---------- DATA
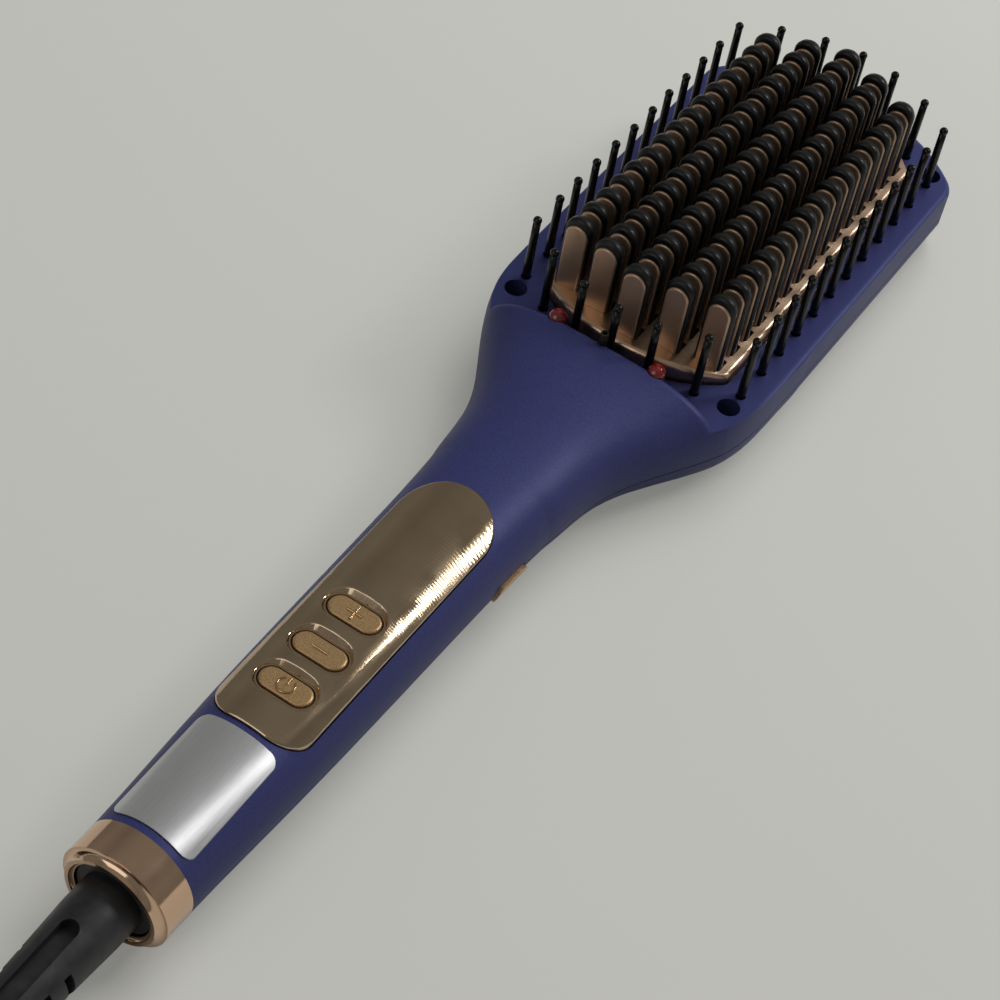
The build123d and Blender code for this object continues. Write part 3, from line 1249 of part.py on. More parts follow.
with BuildPart() as plug_body:
    x, entry = PLUG_ENTRY
    relief_end = entry + PLUG_RELIEF_LENGTH
    with BuildSketch(Plane(origin=(x, entry, PLUG_THICKNESS / 2), z_dir=(0, 1, 0))):
        Circle(CORD_RADIUS + PLUG_RELIEF_WALL)
    with BuildSketch(Plane(origin=(x, relief_end, PLUG_THICKNESS / 2), z_dir=(0, 1, 0))):
        Circle(CORD_RADIUS + 2 * PLUG_RELIEF_WALL)
    loft()
    with BuildSketch(Plane.XY):
        with BuildLine():
            half = PLUG_WIDTH / 2
            shoulder = relief_end + PLUG_SHOULDER
            front = relief_end + PLUG_LENGTH
            Polyline((x - PLUG_NECK, relief_end), (x + PLUG_NECK, relief_end), (x + half, shoulder),
                     (x + half, front), (x - half, front), (x - half, shoulder), close=True)
        make_face()
    extrude(amount=PLUG_THICKNESS)
    fillet(plug_body.edges().filter_by(Axis.Z), radius=PLUG_CORNER)
    rims = plug_body.faces().filter_by(Axis.Z).sort_by(Axis.Z)
    fillet(rims[0].edges() + rims[-1].edges(), radius=PLUG_ROUND)
finish(plug_body.part, "plug_body")

with BuildPart() as plug_pins:
    with BuildSketch(Plane(origin=(x, front, PLUG_THICKNESS / 2), x_dir=(1, 0, 0), z_dir=(0, 1, 0))):
        with Locations((PLUG_PIN_SPACING / 2, 0), (-PLUG_PIN_SPACING / 2, 0)):
            Circle(PLUG_PIN_RADIUS)
    extrude(amount=PLUG_PIN_LENGTH)
    fillet(plug_pins.faces().filter_by(Axis.Y).sort_by(Axis.Y)[-2:].edges(), radius=PLUG_PIN_ROUND)
finish(plug_pins.part, "plug_pins")
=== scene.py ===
"""Finishes of a heated hair brush: satin plate and comb field, mirror panel, navy shells, rubber cord."""
from math import cos, pi, radians, sin, sqrt

import bmesh
import bpy
from mathutils import Matrix, Vector


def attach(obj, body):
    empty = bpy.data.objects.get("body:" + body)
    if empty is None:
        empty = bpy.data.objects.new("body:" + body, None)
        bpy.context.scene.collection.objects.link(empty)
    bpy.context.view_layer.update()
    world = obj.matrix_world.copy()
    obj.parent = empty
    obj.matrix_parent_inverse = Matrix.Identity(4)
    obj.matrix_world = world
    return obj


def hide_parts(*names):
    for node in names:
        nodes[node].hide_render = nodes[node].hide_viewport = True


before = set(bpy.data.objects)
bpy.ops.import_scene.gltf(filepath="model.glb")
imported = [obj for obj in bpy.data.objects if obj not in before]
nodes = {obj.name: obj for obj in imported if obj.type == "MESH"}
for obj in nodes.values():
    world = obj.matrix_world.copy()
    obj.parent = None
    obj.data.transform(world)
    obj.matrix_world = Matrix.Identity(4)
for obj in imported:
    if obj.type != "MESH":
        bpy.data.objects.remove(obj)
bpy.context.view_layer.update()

MM = 0.001


def placed(name, data):
    """A new object in the scene."""
    piece = bpy.data.objects.new(name, data)
    bpy.context.scene.collection.objects.link(piece)
    return piece


# ---------------------------------------------------------------- camera, first of all
CAMERA_PLACE = Vector((0.14155, -0.30314, 0.39162))
CAMERA_LOOK = Vector((-0.27523, 0.60580, -0.74650)).normalized()
CAMERA_RIGHT = Vector((0.82738, 0.54468, 0.13696)).normalized()
CAMERA_LENS_MM = 91.08
SENSOR_MM = 36.0

camera_data = bpy.data.cameras.new("camera")
camera_data.lens = CAMERA_LENS_MM
camera_data.sensor_width = SENSOR_MM
camera = placed("camera", camera_data)
camera_up = CAMERA_RIGHT.cross(CAMERA_LOOK)
turn = Matrix((CAMERA_RIGHT, camera_up, -CAMERA_LOOK)).transposed()
camera.matrix_world = Matrix.Translation(CAMERA_PLACE) @ turn.to_4x4()
bpy.context.scene.camera = camera


# ---------------------------------------------------------------- small helpers for node trees
NOISE_LOW, NOISE_HIGH = 0.3, 0.7
TONE_LOW, TONE_HIGH = 0.32, 0.68
PLAIN_SPECULAR = 0.5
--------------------
WHAT IS REQUIRED
Exactly as written, quote the lines from the one that has "fillet(plug_body.edges().filter_by(Axis.Z), radius=PLUG_CORNER)" down to the one that has "if empty is", and include both.

FINAL RESULT
    fillet(plug_body.edges().filter_by(Axis.Z), radius=PLUG_CORNER)
    rims = plug_body.faces().filter_by(Axis.Z).sort_by(Axis.Z)
    fillet(rims[0].edges() + rims[-1].edges(), radius=PLUG_ROUND)
finish(plug_body.part, "plug_body")

with BuildPart() as plug_pins:
    with BuildSketch(Plane(origin=(x, front, PLUG_THICKNESS / 2), x_dir=(1, 0, 0), z_dir=(0, 1, 0))):
        with Locations((PLUG_PIN_SPACING / 2, 0), (-PLUG_PIN_SPACING / 2, 0)):
            Circle(PLUG_PIN_RADIUS)
    extrude(amount=PLUG_PIN_LENGTH)
    fillet(plug_pins.faces().filter_by(Axis.Y).sort_by(Axis.Y)[-2:].edges(), radius=PLUG_PIN_ROUND)
finish(plug_pins.part, "plug_pins")
=== scene.py ===
"""Finishes of a heated hair brush: satin plate and comb field, mirror panel, navy shells, rubber cord."""
from math import cos, pi, radians, sin, sqrt

import bmesh
import bpy
from mathutils import Matrix, Vector


def attach(obj, body):
    empty = bpy.data.objects.get("body:" + body)
    if empty is None:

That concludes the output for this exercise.